A bowel screening pilot ran until December 2017 in the Waitemata District Health Board area.

Preparations for the Bowel Screening Pilot began in Waitemata in late 2011. Screening as part of Round 1 of the Pilot began to be offered to eligible people aged 50 to 74 years living in the Waitemata DHB area in January 2012.

The National Bowel Screening Programme (NBSP) will be rolled out across all region starting in July 2017. The Waitemata Pilot transitioned to the National Bowel Screening Programme in January 2018.

The eligible age range for the national programme is 60 to 74 years. More than 80% of cancers detected through the Pilot have been found in this age range.

As part of the Pilot transition, eligible people aged 50 to 74 years who were living in the Waitemata DHB area continued to be invited for screening until the Pilot end in December 2017. People in the 50 to 74 year age range who have received an invitation through the Pilot will continue to be invited to complete a bowel screening test every two years, while they’re still eligible.

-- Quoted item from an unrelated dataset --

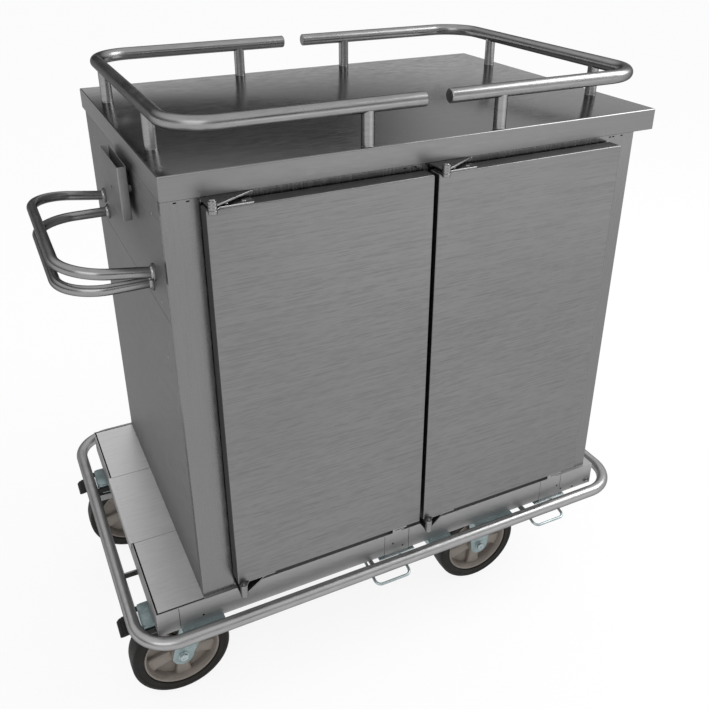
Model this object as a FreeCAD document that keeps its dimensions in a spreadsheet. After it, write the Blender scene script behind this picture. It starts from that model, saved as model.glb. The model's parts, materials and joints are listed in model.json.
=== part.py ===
"""Enclosed meal tray cart: two insulated door compartments on a wheeled base with a push handle.

Millimetres. X runs along the cart (the push handle is at -X), the doors face -Y and Z points up.
The origin is the middle of the cart's bounding box, on the floor. Every size is a cell of the sheet
"cart", and every object is bound to those cells. Places are given from the front left corner of the
countertop, at floor level; the cells left_edge and front_edge carry that corner to the origin.
"""
import FreeCAD
import Part
import Sketcher
import os
import re

doc = FreeCAD.newDocument("MealTrayCart")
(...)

From July 2017, the same positivity threshold (the amount of blood in the sample that triggers a positive result) was used for the Pilot as for the National Bowel Screening Programme.

People living in the Waitemata DHB area who have not turned 50 by the end of the Pilot who had not been invited to participate in the Pilot, will be invited to be screened as part of the National Bowel Screening Programme once they’ve turned 60, if they’re eligible for publicly funded health care.

Budget 2010 committed $24 million over four years for the Bowel Screening Pilot. Budget 2015 invested a further $12.4 million to extend the Pilot to December 2017.

You can find more information about the programme at National Bowel Screening Programme and on the National Screening Unit website.

Why New Zealand did this pilot

Bowel cancer is one of New Zealand’s most common cancers and the second highest cause of cancer death.

More than 3000 New Zealanders are diagnosed with bowel cancer each year and more than 1200 die from it.

Bowel screening can detect cancer at an early stage when it can often be successfully treated.

Information from the Waitemata DHB Bowel Screening Pilot has helped to inform decisions about the National Bowel Screening Programme.

Data collected during the Pilot has provided vital information on participation levels, cancer detection rates and the impact on health services.

It is best practice internationally to pilot a screening programme before offering it more widely, to ensure it is safe for participants, there is capacity to provide timely diagnostic and treatment services and that all processes are working correctly.